2008-06-27 Thread Mike Brown
After I upgraded 6.2-STABLE (Feb 2007-ish) to 6.3-STABLE (last week), my 
colorized 'ls -G' output is now plagued with 8 null bytes following each ANSI 
sequence.

I normally pipe my output to 'less -R' so ANSI sequences pass through while 
other control characters are converted to visible ones. This worked great 
until now. Now I see '^@' for each null. It's not a new feature of less, so
I assume it's ls or curses throwing in the nulls.

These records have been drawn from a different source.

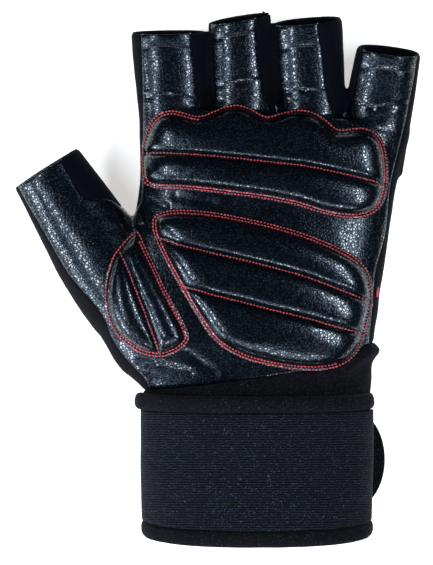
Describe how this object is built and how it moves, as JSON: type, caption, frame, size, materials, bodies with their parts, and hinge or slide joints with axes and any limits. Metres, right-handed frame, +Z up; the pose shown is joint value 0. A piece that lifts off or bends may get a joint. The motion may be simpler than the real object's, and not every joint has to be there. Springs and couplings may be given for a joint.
{
  "type": "weightlifting glove",
  "caption": "Fingerless left-hand weightlifting glove with quilted leather palm pads and an elastic wrist wrap, lying palm up and open for a hand.",
  "frame": {"origin": "centre of the bounding box, on the surface that the glove lies on", "axes": "+X across the palm to the little finger, +Y along the fingers, +Z up out of the palm"},
  "size_m": [0.1626, 0.2146, 0.0421],
  "materials": {
    "palm_leather": "grained, satin",
    "pad_leather": "grained, satin, quilted",
    "back_cloth": "matt knit",
    "side_cloth": "matt knit",
    "elastic": "ribbed elastic webbing",
    "plush": "matt brushed cloth"
  },
  "bodies": {
    "root": {"palm_leather": "palm_leather", "hand_back": "back_cloth", "fourchette_index_middle": "side_cloth", "fourchette_middle_ring": "side_cloth", "fourchette_ring_little": "side_cloth", "thumb_gusset": "side_cloth", "upper_pad": "pad_leather", "heel_pad": "pad_leather", "thumb_pad": "pad_leather", "cuff": "plush", "wrist_band": "elastic", "band_top_binding": "plush", "band_bottom_binding": "plush", "closure_tab": "plush"}
  },
  "joints": []
}
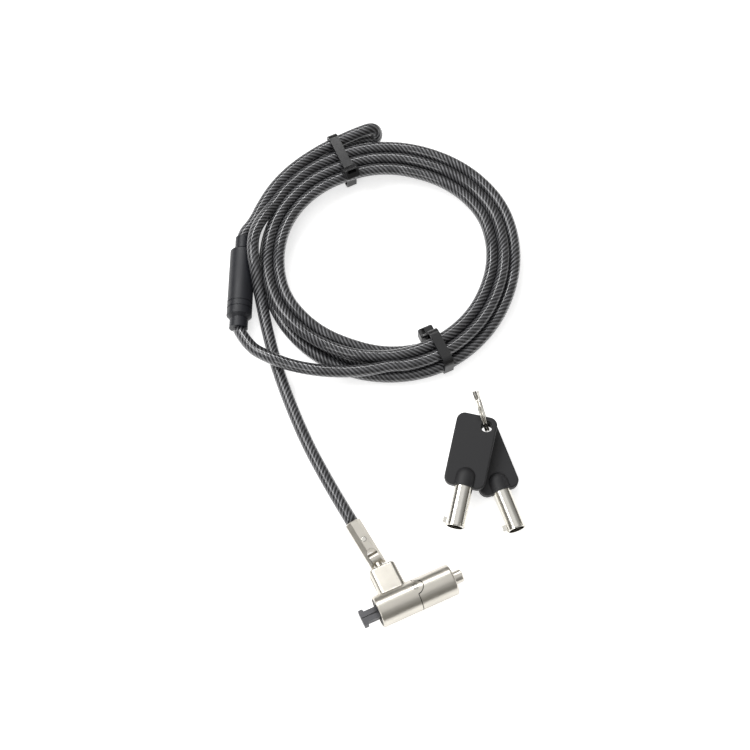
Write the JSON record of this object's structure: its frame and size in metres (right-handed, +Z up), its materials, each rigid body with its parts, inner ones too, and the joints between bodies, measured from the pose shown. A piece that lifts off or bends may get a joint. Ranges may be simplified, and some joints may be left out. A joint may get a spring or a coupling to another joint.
{
  "type": "laptop cable lock",
  "caption": "Keyed cable lock for laptops: slot-gripping lock head on a swivel, coiled plastic-covered steel cable with anchoring eye, tied, with tubular keys on a split ring.",
  "frame": {"origin": "centre of the lock head's flat nose face", "axes": "-X out of the nose face along the barrel, +Z up from the desk the set lies on, +Y from the lock head towards the coiled cable"},
  "size_m": [0.128, 0.2025, 0.018],
  "materials": {
    "satin_nickel": "satin",
    "bright_nickel": "polished",
    "dark_steel": "satin",
    "spring_steel": "satin",
    "brass": "satin",
    "face_pad": "matte",
    "cable_jacket": "gloss",
    "sleeve_plastic": "satin",
    "bow_plastic": "satin",
    "tie_nylon": "satin"
  },
  "bodies": {
    "anchored_cable": {"cable_coil": "cable_jacket", "cable_lead": "cable_jacket", "cable_tail": "cable_jacket", "cable_eye": "cable_jacket", "cable_end": "spring_steel", "cable_crimp": "spring_steel", "ferrule": "satin_nickel", "fork_pin": "bright_nickel", "ferrule_rivet": "bright_nickel", "joiner_sleeve": "sleeve_plastic", "tie_top_strap": "tie_nylon", "tie_top_head": "tie_nylon", "tie_bottom_strap": "tie_nylon", "tie_bottom_head": "tie_nylon"},
    "stud": {"swivel_stud": "satin_nickel"},
    "lock_head": {"front_housing": "satin_nickel", "rear_sleeve": "satin_nickel", "cross_pin": "bright_nickel", "front_pad": "face_pad", "nose_block": "dark_steel", "jaw_pins": "dark_steel", "cartridge": "brass", "return_spring": "spring_steel", "swivel_washer": "spring_steel"},
    "plunger": {"push_post": "satin_nickel", "wedge_rod": "dark_steel", "driver_shell": "brass", "driver_pins": "brass", "tumbler_springs": "spring_steel"},
    "rotor": {"key_rotor": "brass", "key_pins": "brass"},
    "latch": {"latch_pin": "spring_steel"},
    "jaw_upper": {"jaw_upper": "dark_steel"},
    "jaw_lower": {"jaw_lower": "dark_steel"},
    "ring": {"split_ring": "bright_nickel"},
    "key_a": {"key_a_bow": "bow_plastic", "key_a_tube": "bright_nickel"},
    "key_b": {"key_b_bow": "bow_plastic", "key_b_tube": "bright_nickel"}
  },
  "joints": [
    {"name": "fork_tilt", "type": "hinge", "parent": "anchored_cable", "child": "stud", "pos_m": [0.00799, 0.02026, -0.00315], "axis": [0.9944, 0.1058, 0], "range_deg": [-80, 98]},
    {"name": "head_swivel", "type": "hinge", "parent": "stud", "child": "lock_head", "pos_m": [0.00799, 0.02026, -0.00315], "axis": [-0.1045, 0.9827, -0.1528], "continuous": true},
    {"name": "button_push", "type": "slide", "parent": "lock_head", "child": "plunger", "axis": [-1, 0, 0], "range_m": [0, 0.0032], "stiffness_N_per_m": 300, "springref_m": -0.002},
    {"name": "upper_jaw_open", "type": "hinge", "parent": "lock_head", "child": "jaw_upper", "pos_m": [0.0039, 0.00148, -0.00023], "axis": [0, -0.1537, -0.9881], "range_deg": [0, 3.65]},
    {"name": "lower_jaw_open", "type": "hinge", "parent": "lock_head", "child": "jaw_lower", "pos_m": [0.0039, -0.00148, 0.00023], "axis": [0, 0.1537, 0.9881], "range_deg": [0, 3.65]},
    {"name": "latch_drop", "type": "slide", "parent": "plunger", "child": "latch", "axis": [0, -0.1537, -0.9881], "range_m": [0, 0.0005]},
    {"name": "key_turn", "type": "hinge", "parent": "plunger", "child": "rotor", "pos_m": [0.024, 0, 0], "axis": [1, 0, 0], "range_deg": [0, 60]},
    {"name": "ring_lift", "type": "slide", "parent": "anchored_cable", "child": "ring", "axis": [0, 0, 1], "range_m": [0, 0.08]},
    {"name": "key_a_swing", "type": "hinge", "parent": "ring", "child": "key_a", "pos_m": [0.069, 0.0483, 0.00546], "axis": [-0.0528, -0.0693, 0.9962], "range_deg": [-28, 0]},
    {"name": "key_b_swing", "type": "hinge", "parent": "ring", "child": "key_b", "pos_m": [0.07027, 0.04904, -0.00109], "axis": [-0.0026, -0.0313, 0.9995], "range_deg": [0, 50]}
  ],
  "couplings": [
    {"joint": "upper_jaw_open", "follows": "button_push", "rad_per_m": 19.63},
    {"joint": "lower_jaw_open", "follows": "button_push", "rad_per_m": 19.63},
    {"joint": "latch_drop", "follows": "button_push", "ratio": 0.15625}
  ]
}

For example, I'm getting output like this if I use 'ls -G | less':

ESC[36mMailESC[39;[EMAIL PROTECTED]@[EMAIL PROTECTED]@[EMAIL PROTECTED]@[EMAIL 
PROTECTED]@

It's the '^@'s that are unexpected, although the repeated ESC[m pairs are also 
mysterious since they seem to have no purpose.

If I use 'ls -G | less -R', then the ANSI sequences pass through as they 
should, but I still get the nulls.


Questions:

Is this is reproducible?
Should I file a PR?

FWIW, my tcsh TERM environment variable is vt100-color.
I'm using SecureCRT with vt100 emulation and ANSI color.